## PROBLEM
Your task is to copy the material exactly.

## DATASET EXTRACT
++++++++++++++++++++

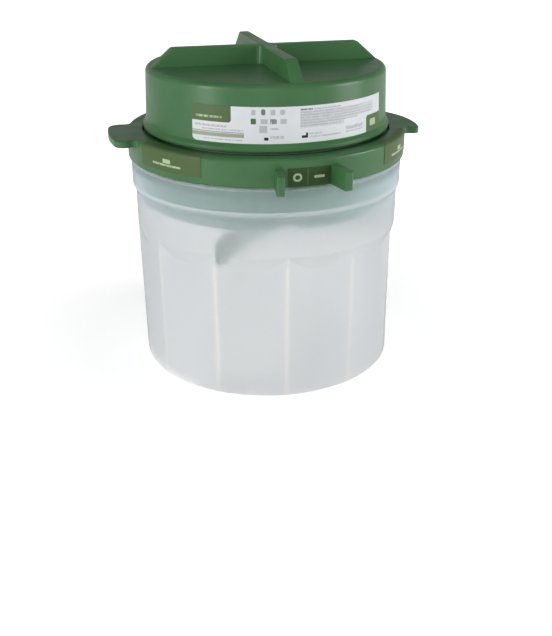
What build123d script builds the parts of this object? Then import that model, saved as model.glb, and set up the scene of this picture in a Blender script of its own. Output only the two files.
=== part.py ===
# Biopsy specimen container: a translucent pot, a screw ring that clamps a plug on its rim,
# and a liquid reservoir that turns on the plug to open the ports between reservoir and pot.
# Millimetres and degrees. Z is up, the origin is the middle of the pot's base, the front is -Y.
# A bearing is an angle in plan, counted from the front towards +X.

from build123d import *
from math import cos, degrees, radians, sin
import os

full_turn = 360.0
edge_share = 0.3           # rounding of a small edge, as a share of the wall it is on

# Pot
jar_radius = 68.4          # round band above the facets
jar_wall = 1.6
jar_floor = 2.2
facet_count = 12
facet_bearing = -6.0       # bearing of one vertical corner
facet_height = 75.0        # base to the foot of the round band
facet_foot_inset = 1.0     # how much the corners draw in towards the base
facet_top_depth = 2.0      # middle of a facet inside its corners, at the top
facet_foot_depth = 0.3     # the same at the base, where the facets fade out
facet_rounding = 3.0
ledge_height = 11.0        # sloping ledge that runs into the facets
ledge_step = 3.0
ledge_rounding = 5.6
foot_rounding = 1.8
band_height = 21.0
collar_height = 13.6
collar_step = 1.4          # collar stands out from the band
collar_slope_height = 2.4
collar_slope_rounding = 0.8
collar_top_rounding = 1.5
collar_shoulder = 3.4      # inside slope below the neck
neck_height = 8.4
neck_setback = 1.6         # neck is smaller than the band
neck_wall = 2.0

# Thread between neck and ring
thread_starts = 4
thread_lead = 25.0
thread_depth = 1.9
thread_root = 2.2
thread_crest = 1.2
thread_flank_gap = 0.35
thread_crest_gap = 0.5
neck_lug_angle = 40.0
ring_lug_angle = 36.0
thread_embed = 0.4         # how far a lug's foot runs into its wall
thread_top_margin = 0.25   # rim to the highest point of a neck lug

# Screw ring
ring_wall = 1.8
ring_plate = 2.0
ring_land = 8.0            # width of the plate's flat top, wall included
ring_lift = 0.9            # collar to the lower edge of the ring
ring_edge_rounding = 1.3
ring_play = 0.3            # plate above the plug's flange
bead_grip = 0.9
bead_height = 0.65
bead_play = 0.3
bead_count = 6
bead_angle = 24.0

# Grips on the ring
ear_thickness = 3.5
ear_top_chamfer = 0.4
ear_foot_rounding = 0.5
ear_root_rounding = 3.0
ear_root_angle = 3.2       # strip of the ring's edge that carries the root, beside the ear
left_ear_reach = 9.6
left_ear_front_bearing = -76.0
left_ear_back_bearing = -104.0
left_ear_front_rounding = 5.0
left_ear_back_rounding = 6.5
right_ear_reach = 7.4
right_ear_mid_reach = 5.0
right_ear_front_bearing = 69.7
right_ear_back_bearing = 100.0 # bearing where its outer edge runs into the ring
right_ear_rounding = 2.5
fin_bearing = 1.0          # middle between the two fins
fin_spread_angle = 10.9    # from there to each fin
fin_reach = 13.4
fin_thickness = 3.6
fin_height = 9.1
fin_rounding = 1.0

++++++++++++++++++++

## FINAL ANSWER
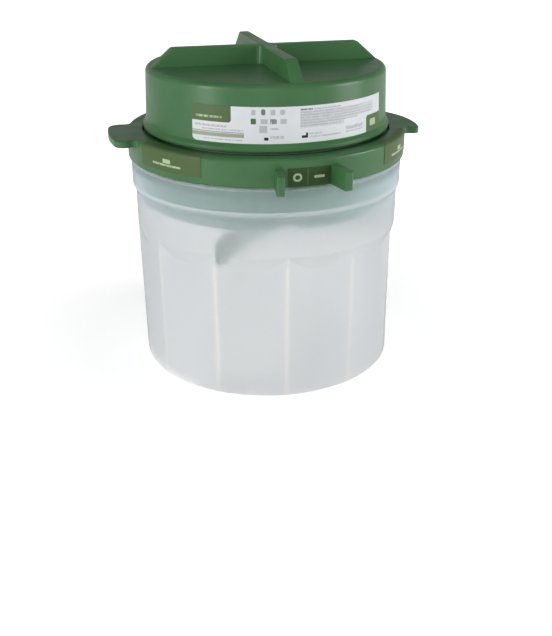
What build123d script builds the parts of this object? Then import that model, saved as model.glb, and set up the scene of this picture in a Blender script of its own. Output only the two files.
=== part.py ===
# Biopsy specimen container: a translucent pot, a screw ring that clamps a plug on its rim,
# and a liquid reservoir that turns on the plug to open the ports between reservoir and pot.
# Millimetres and degrees. Z is up, the origin is the middle of the pot's base, the front is -Y.
# A bearing is an angle in plan, counted from the front towards +X.

from build123d import *
from math import cos, degrees, radians, sin
import os

full_turn = 360.0
edge_share = 0.3           # rounding of a small edge, as a share of the wall it is on

# Pot
jar_radius = 68.4          # round band above the facets
jar_wall = 1.6
jar_floor = 2.2
facet_count = 12
facet_bearing = -6.0       # bearing of one vertical corner
facet_height = 75.0        # base to the foot of the round band
facet_foot_inset = 1.0     # how much the corners draw in towards the base
facet_top_depth = 2.0      # middle of a facet inside its corners, at the top
facet_foot_depth = 0.3     # the same at the base, where the facets fade out
facet_rounding = 3.0
ledge_height = 11.0        # sloping ledge that runs into the facets
ledge_step = 3.0
ledge_rounding = 5.6
foot_rounding = 1.8
band_height = 21.0
collar_height = 13.6
collar_step = 1.4          # collar stands out from the band
collar_slope_height = 2.4
collar_slope_rounding = 0.8
collar_top_rounding = 1.5
collar_shoulder = 3.4      # inside slope below the neck
neck_height = 8.4
neck_setback = 1.6         # neck is smaller than the band
neck_wall = 2.0

# Thread between neck and ring
thread_starts = 4
thread_lead = 25.0
thread_depth = 1.9
thread_root = 2.2
thread_crest = 1.2
thread_flank_gap = 0.35
thread_crest_gap = 0.5
neck_lug_angle = 40.0
ring_lug_angle = 36.0
thread_embed = 0.4         # how far a lug's foot runs into its wall
thread_top_margin = 0.25   # rim to the highest point of a neck lug

# Screw ring
ring_wall = 1.8
ring_plate = 2.0
ring_land = 8.0            # width of the plate's flat top, wall included
ring_lift = 0.9            # collar to the lower edge of the ring
ring_edge_rounding = 1.3
ring_play = 0.3            # plate above the plug's flange
bead_grip = 0.9
bead_height = 0.65
bead_play = 0.3
bead_count = 6
bead_angle = 24.0

# Grips on the ring
ear_thickness = 3.5
ear_top_chamfer = 0.4
ear_foot_rounding = 0.5
ear_root_rounding = 3.0
ear_root_angle = 3.2       # strip of the ring's edge that carries the root, beside the ear
left_ear_reach = 9.6
left_ear_front_bearing = -76.0
left_ear_back_bearing = -104.0
left_ear_front_rounding = 5.0
left_ear_back_rounding = 6.5
right_ear_reach = 7.4
right_ear_mid_reach = 5.0
right_ear_front_bearing = 69.7
right_ear_back_bearing = 100.0 # bearing where its outer edge runs into the ring
right_ear_rounding = 2.5
fin_bearing = 1.0          # middle between the two fins
fin_spread_angle = 10.9    # from there to each fin
fin_reach = 13.4
fin_thickness = 3.6
fin_height = 9.1
fin_rounding = 1.0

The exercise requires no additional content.